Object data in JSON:
= = = =
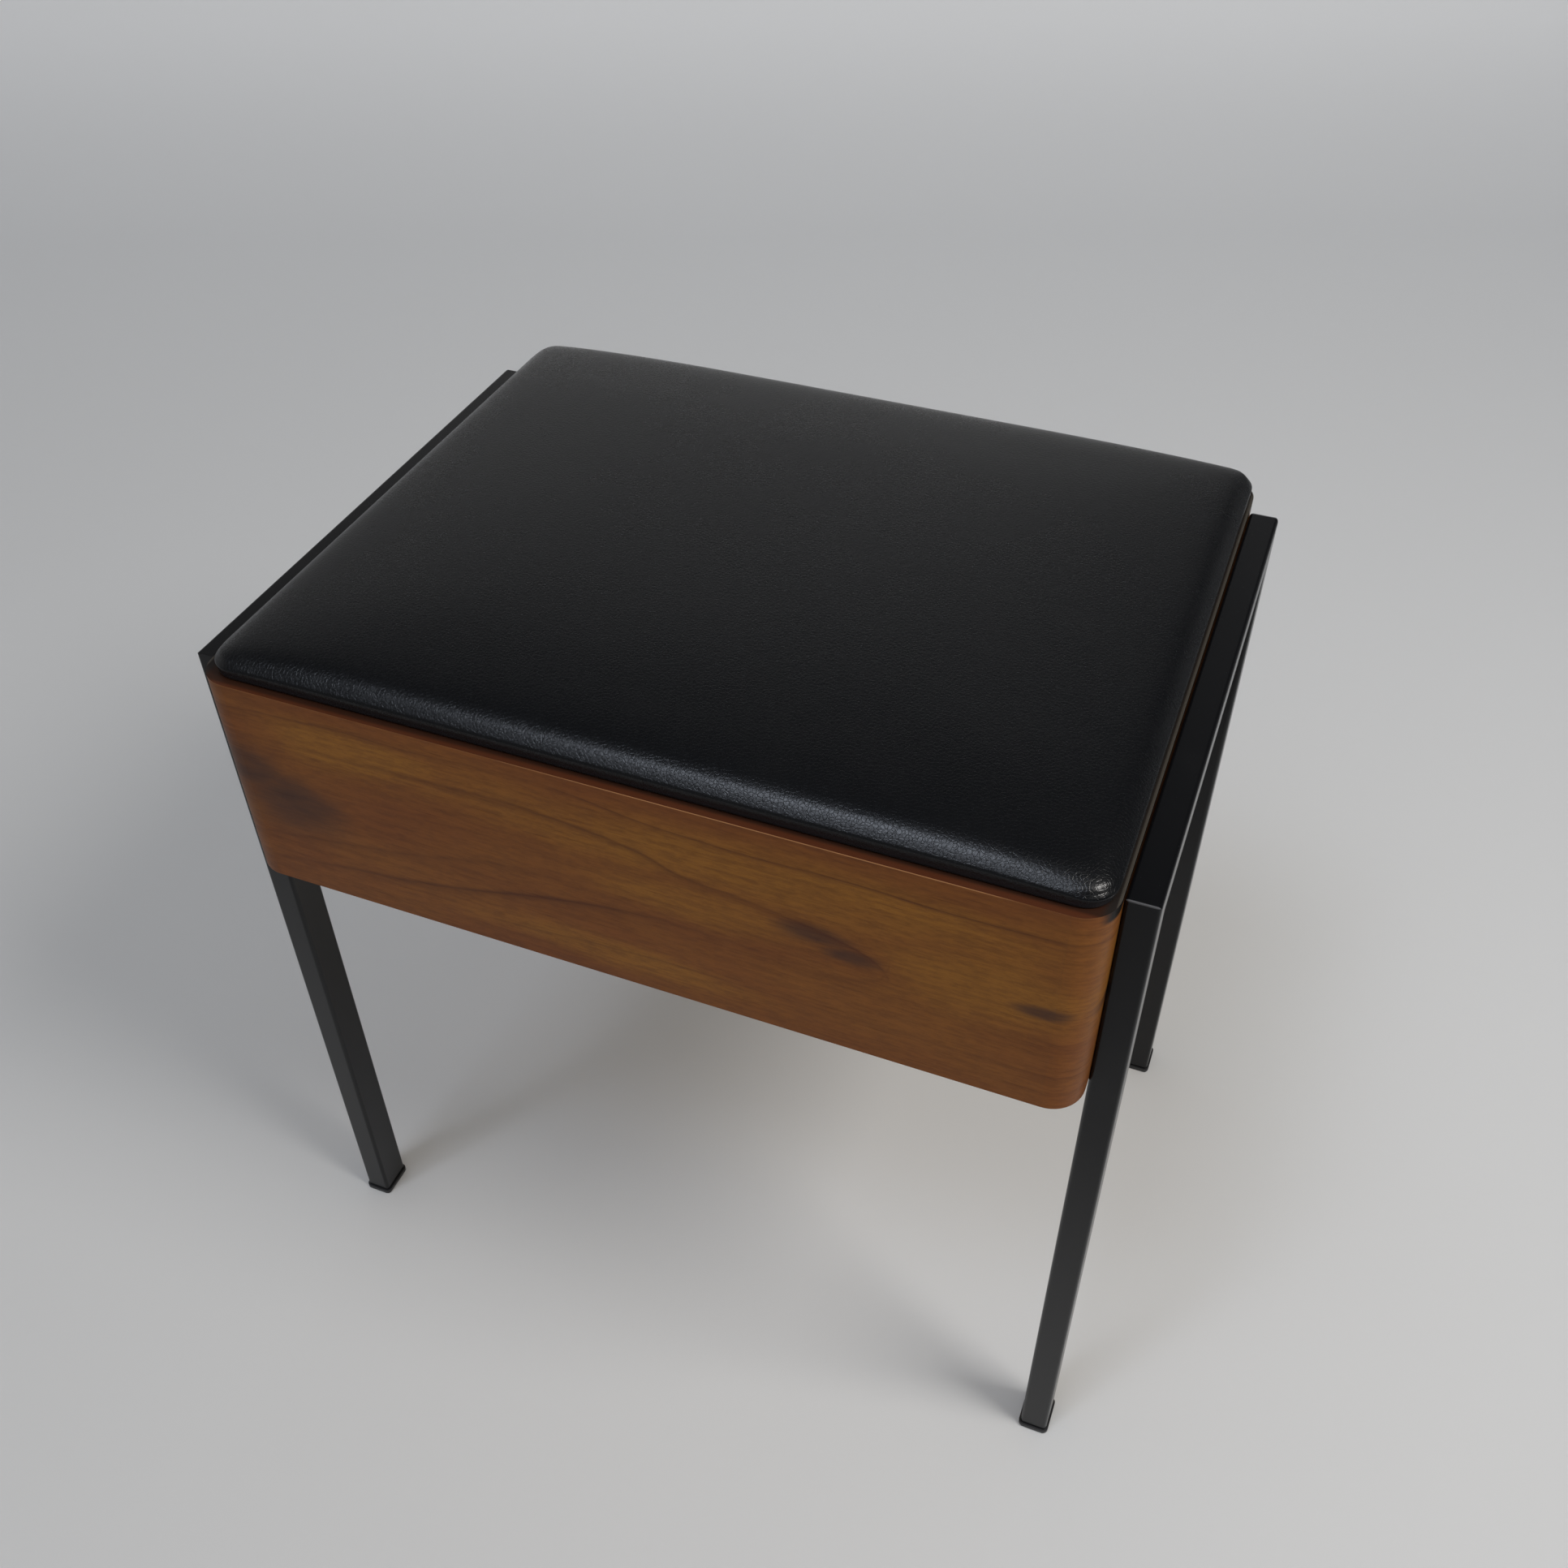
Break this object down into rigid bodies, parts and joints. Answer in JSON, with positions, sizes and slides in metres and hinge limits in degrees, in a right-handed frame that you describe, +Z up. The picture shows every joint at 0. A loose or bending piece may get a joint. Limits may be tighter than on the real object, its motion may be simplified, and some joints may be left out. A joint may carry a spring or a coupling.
{
  "type": "sewing stool",
  "caption": "Stool whose bent wood box hangs between two steel frames, with a padded lid that hinges up at the back and a divided tray that slides inside.",
  "frame": {"origin": "on the floor, under the middle of the stool", "axes": "+X along the long side, to the right of someone facing the front; +Y from the front to the hinged back; +Z up"},
  "size_m": [0.456, 0.3432, 0.4649],
  "materials": {
    "frame_paint": "satin black enamel",
    "glide_plastic": "matt black",
    "teak_veneer": "oiled teak, grain level round the box",
    "birch_ply": "bare birch plywood, matt",
    "beech": "bare beech, matt",
    "foam": "open foam, matt",
    "black_vinyl": "black vinyl with a fine leather grain, semi-matt",
    "brass": "plain brass",
    "zinc_screw": "zinc plated"
  },
  "bodies": {
    "stand": {"left_front_leg": "frame_paint", "left_rear_leg": "frame_paint", "right_front_leg": "frame_paint", "right_rear_leg": "frame_paint", "left_rail": "frame_paint", "right_rail": "frame_paint", "left_front_glide": "glide_plastic", "left_rear_glide": "glide_plastic", "right_front_glide": "glide_plastic", "right_rear_glide": "glide_plastic", "box_shell": "teak_veneer", "bottom_panel": "birch_ply", "frame_screws": "zinc_screw", "front_runner": "beech", "rear_runner": "beech", "runner_screws": "brass", "left_hinge_wall_leaf": "brass", "right_hinge_wall_leaf": "brass", "left_hinge_pin": "brass", "right_hinge_pin": "brass", "hinge_wall_screws": "brass"},
    "lid": {"left_hinge_lid_leaf": "brass", "right_hinge_lid_leaf": "brass", "hinge_lid_screws": "brass", "lid_board": "birch_ply", "seat_foam": "foam", "seat_cover": "black_vinyl", "lid_lining": "birch_ply", "lining_screws": "brass"},
    "tray": {"tray_front": "beech", "tray_back": "beech", "tray_left_end": "beech", "tray_right_end": "beech", "tray_bottom": "birch_ply", "tray_long_divider": "birch_ply", "tray_front_divider": "birch_ply", "tray_rear_divider": "birch_ply"}
  },
  "joints": [
    {"name": "lid_hinge", "type": "hinge", "parent": "stand", "child": "lid", "pos_m": [0, 0.17145, 0.44515], "axis": [-1, 0, 0], "range_deg": [0, 96]},
    {"name": "tray_slide", "type": "slide", "parent": "stand", "child": "tray", "axis": [1, 0, 0], "range_m": [0, 0.196]}
  ]
}
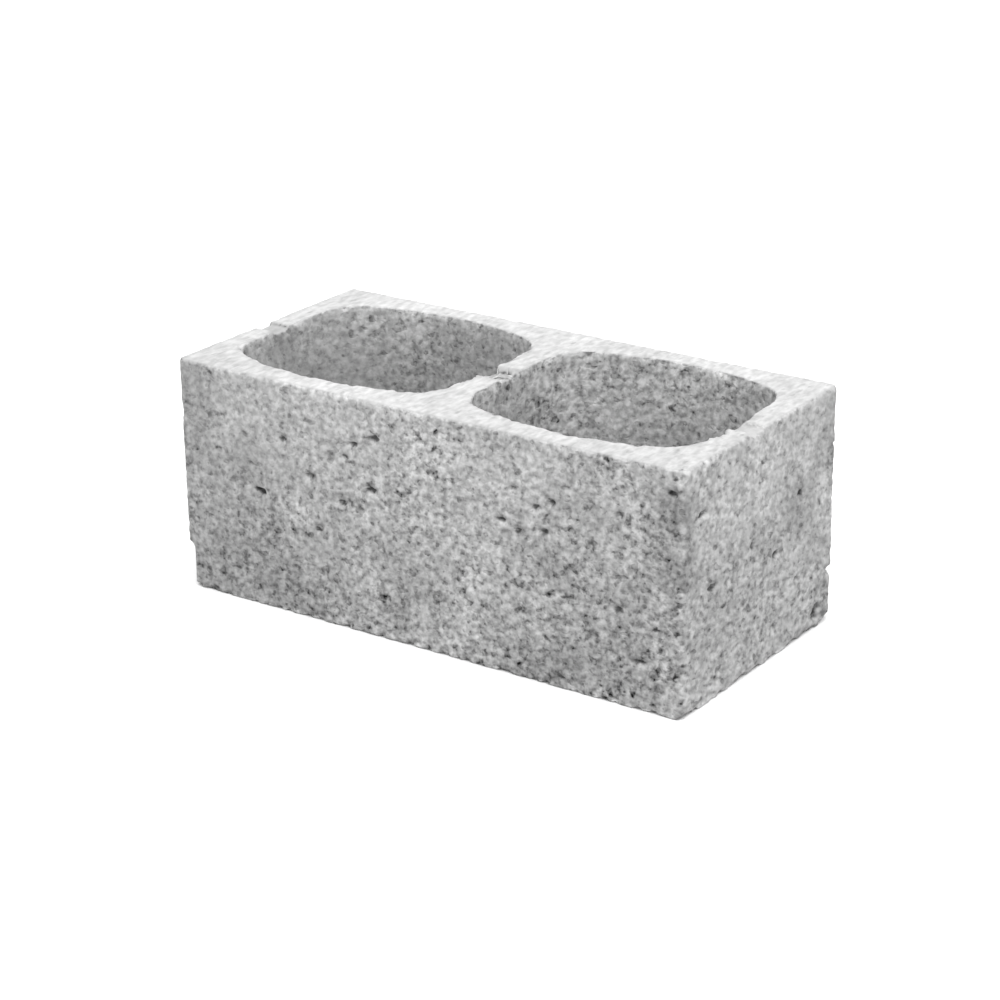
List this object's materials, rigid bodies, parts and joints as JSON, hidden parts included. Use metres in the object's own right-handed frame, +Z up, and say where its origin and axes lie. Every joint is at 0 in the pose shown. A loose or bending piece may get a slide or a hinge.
= = = =
_Instructions to follow:_ Extract each line of the listing above, copying it word for word.

_Output for this exercise:_
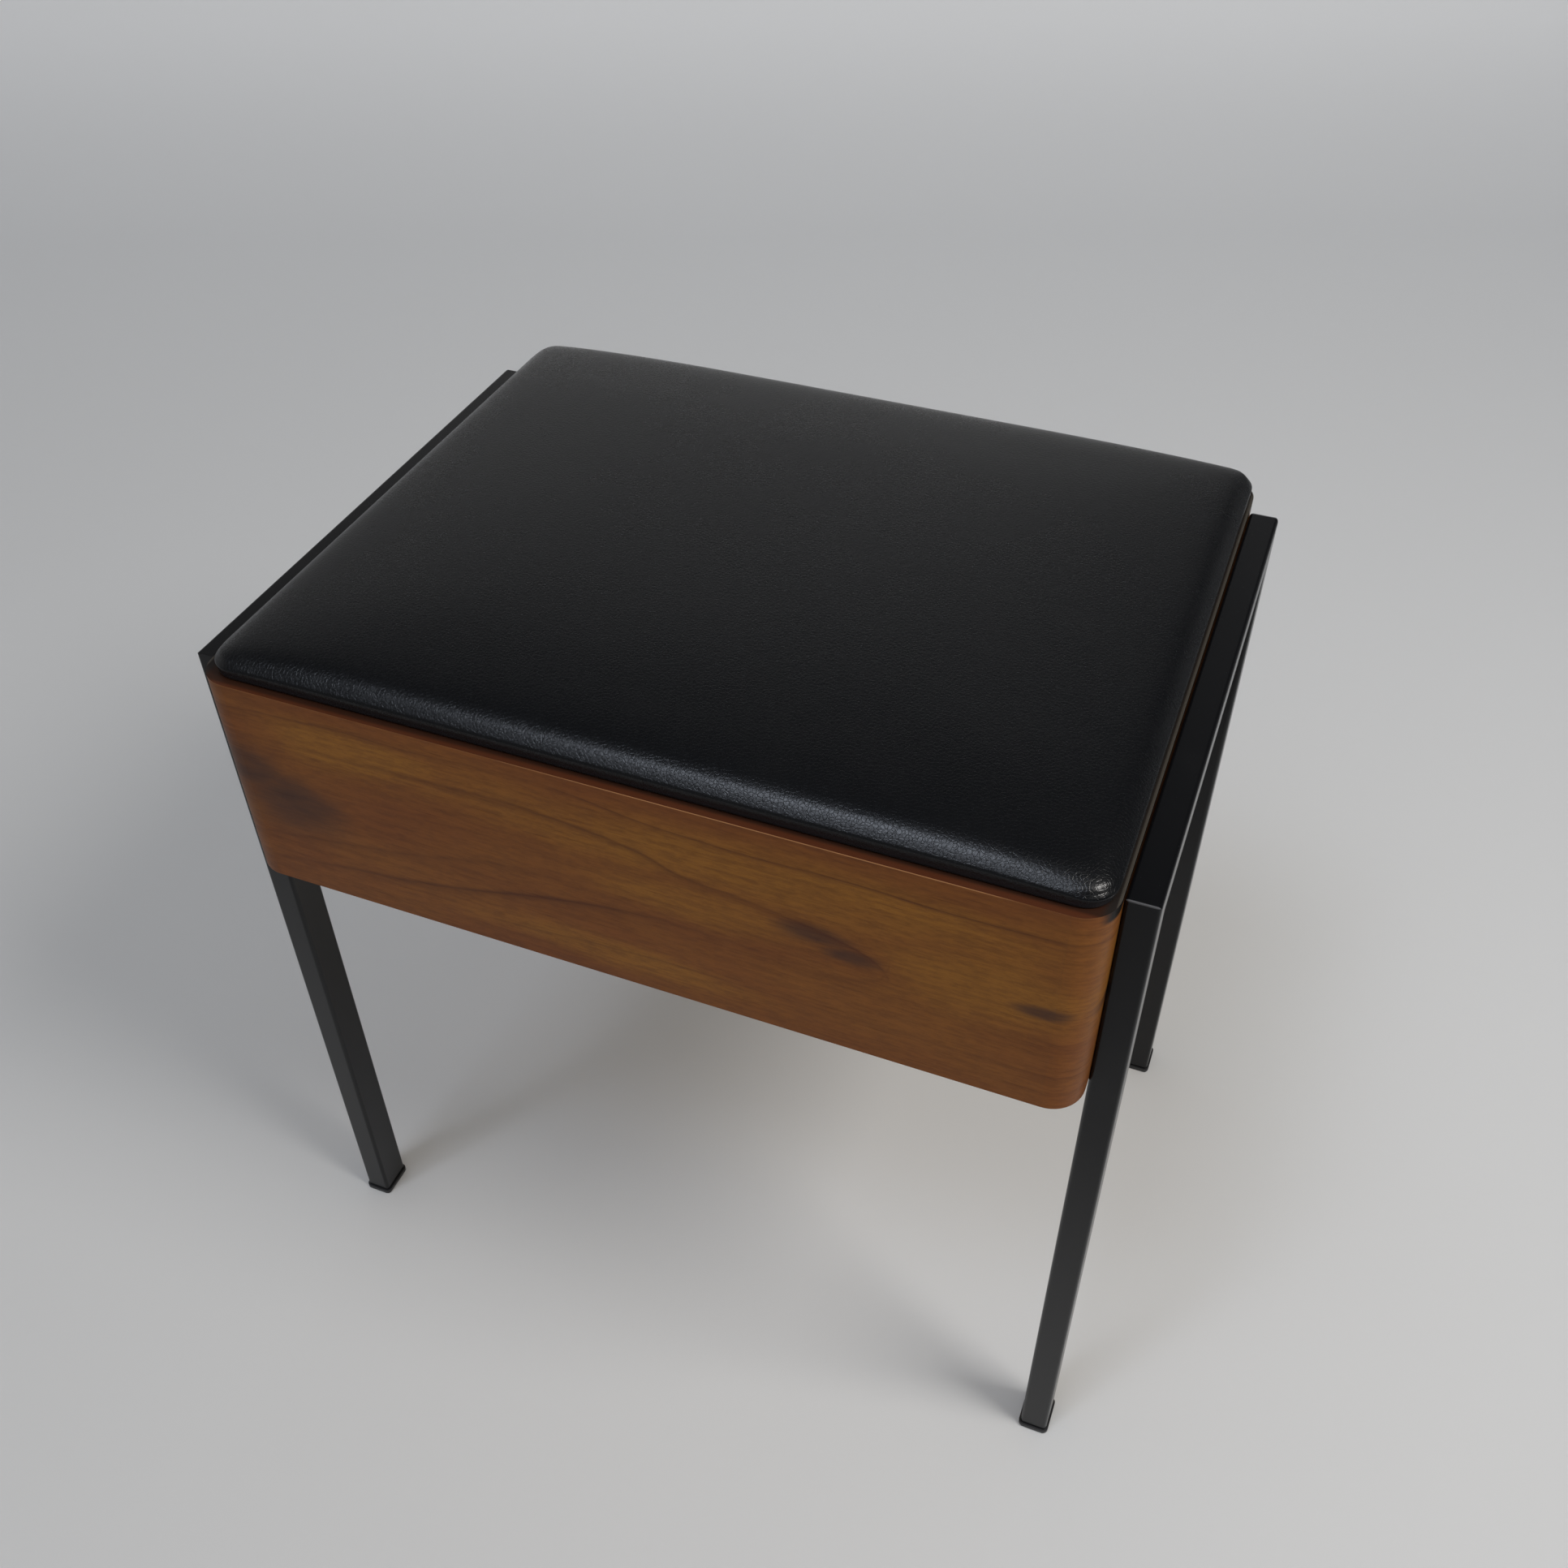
Break this object down into rigid bodies, parts and joints. Answer in JSON, with positions, sizes and slides in metres and hinge limits in degrees, in a right-handed frame that you describe, +Z up. The picture shows every joint at 0. A loose or bending piece may get a joint. Limits may be tighter than on the real object, its motion may be simplified, and some joints may be left out. A joint may carry a spring or a coupling.
{
  "type": "sewing stool",
  "caption": "Stool whose bent wood box hangs between two steel frames, with a padded lid that hinges up at the back and a divided tray that slides inside.",
  "frame": {"origin": "on the floor, under the middle of the stool", "axes": "+X along the long side, to the right of someone facing the front; +Y from the front to the hinged back; +Z up"},
  "size_m": [0.456, 0.3432, 0.4649],
  "materials": {
    "frame_paint": "satin black enamel",
    "glide_plastic": "matt black",
    "teak_veneer": "oiled teak, grain level round the box",
    "birch_ply": "bare birch plywood, matt",
    "beech": "bare beech, matt",
    "foam": "open foam, matt",
    "black_vinyl": "black vinyl with a fine leather grain, semi-matt",
    "brass": "plain brass",
    "zinc_screw": "zinc plated"
  },
  "bodies": {
    "stand": {"left_front_leg": "frame_paint", "left_rear_leg": "frame_paint", "right_front_leg": "frame_paint", "right_rear_leg": "frame_paint", "left_rail": "frame_paint", "right_rail": "frame_paint", "left_front_glide": "glide_plastic", "left_rear_glide": "glide_plastic", "right_front_glide": "glide_plastic", "right_rear_glide": "glide_plastic", "box_shell": "teak_veneer", "bottom_panel": "birch_ply", "frame_screws": "zinc_screw", "front_runner": "beech", "rear_runner": "beech", "runner_screws": "brass", "left_hinge_wall_leaf": "brass", "right_hinge_wall_leaf": "brass", "left_hinge_pin": "brass", "right_hinge_pin": "brass", "hinge_wall_screws": "brass"},
    "lid": {"left_hinge_lid_leaf": "brass", "right_hinge_lid_leaf": "brass", "hinge_lid_screws": "brass", "lid_board": "birch_ply", "seat_foam": "foam", "seat_cover": "black_vinyl", "lid_lining": "birch_ply", "lining_screws": "brass"},
    "tray": {"tray_front": "beech", "tray_back": "beech", "tray_left_end": "beech", "tray_right_end": "beech", "tray_bottom": "birch_ply", "tray_long_divider": "birch_ply", "tray_front_divider": "birch_ply", "tray_rear_divider": "birch_ply"}
  },
  "joints": [
    {"name": "lid_hinge", "type": "hinge", "parent": "stand", "child": "lid", "pos_m": [0, 0.17145, 0.44515], "axis": [-1, 0, 0], "range_deg": [0, 96]},
    {"name": "tray_slide", "type": "slide", "parent": "stand", "child": "tray", "axis": [1, 0, 0], "range_m": [0, 0.196]}
  ]
}
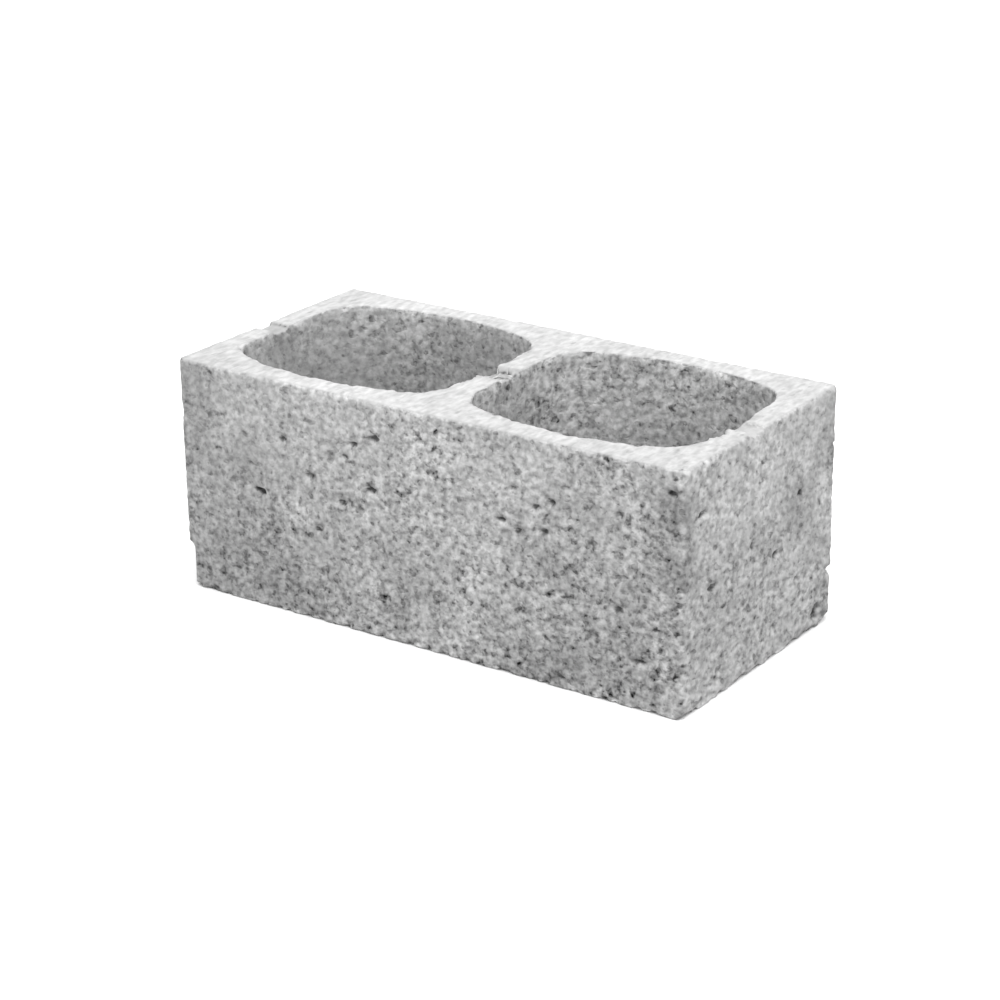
List this object's materials, rigid bodies, parts and joints as JSON, hidden parts included. Use metres in the object's own right-handed frame, +Z up, and say where its origin and axes lie. Every joint is at 0 in the pose shown. A loose or bending piece may get a slide or a hinge.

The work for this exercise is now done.